We are seeking an experienced AI Infrastructure SRE Engineer to manage and optimize high-performance computing systems, focusing on NVIDIA DGX and Cisco UCS clusters. You will ensure the availability, scalability, and reliability of our AI infrastructure while driving automation and continuous improvement.
Responsibilities
- Manage and optimize high-performance compute environments (NVIDIA DGX, Cisco UCS).
- Ensure reliability, scalability, and efficiency of infrastructure using fault-tolerant approaches.
- Automate operational tasks with Python, Ansible, Terraform, Go, etc.
- Build and maintain CI/CD pipelines using GitLab, GitHub Actions, Jenkins.
- Implement metrics-driven processes to monitor and meet service quality targets.
- Collaborate with development and operations teams to ensure seamless delivery of AI workloads.
Qualifications
- 5+ years in AI infrastructure or systems engineering.
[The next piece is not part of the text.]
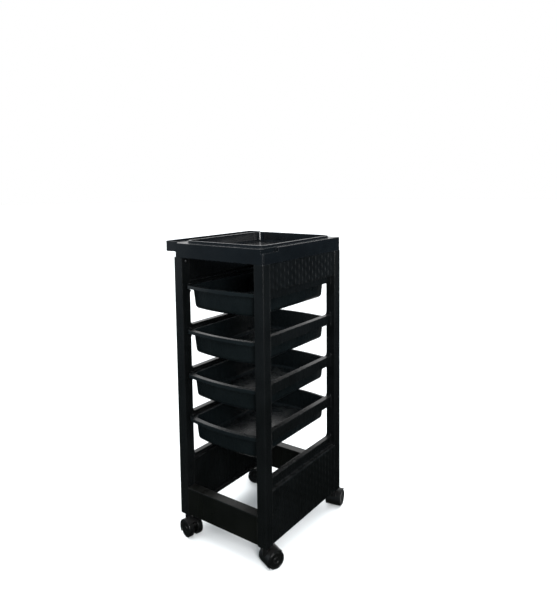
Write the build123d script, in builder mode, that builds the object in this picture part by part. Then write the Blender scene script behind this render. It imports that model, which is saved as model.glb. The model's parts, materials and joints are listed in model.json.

- Strong reliability engineering and performance tuning skills.
- 5+ years of experience with HPC systems (NVIDIA DGX, Cisco UCS).
- Proficiency in Docker and containerized environments.
- Strong automation skills with Python, Terraform, Ansible, or Go.
Preferred Skills
- CI/CD experience (GitLab, GitHub Actions, Jenkins).
- Familiarity with Kubernetes (OpenShift, Google Anthos).
- Experience in the software development lifecycle (Golang, C/C++).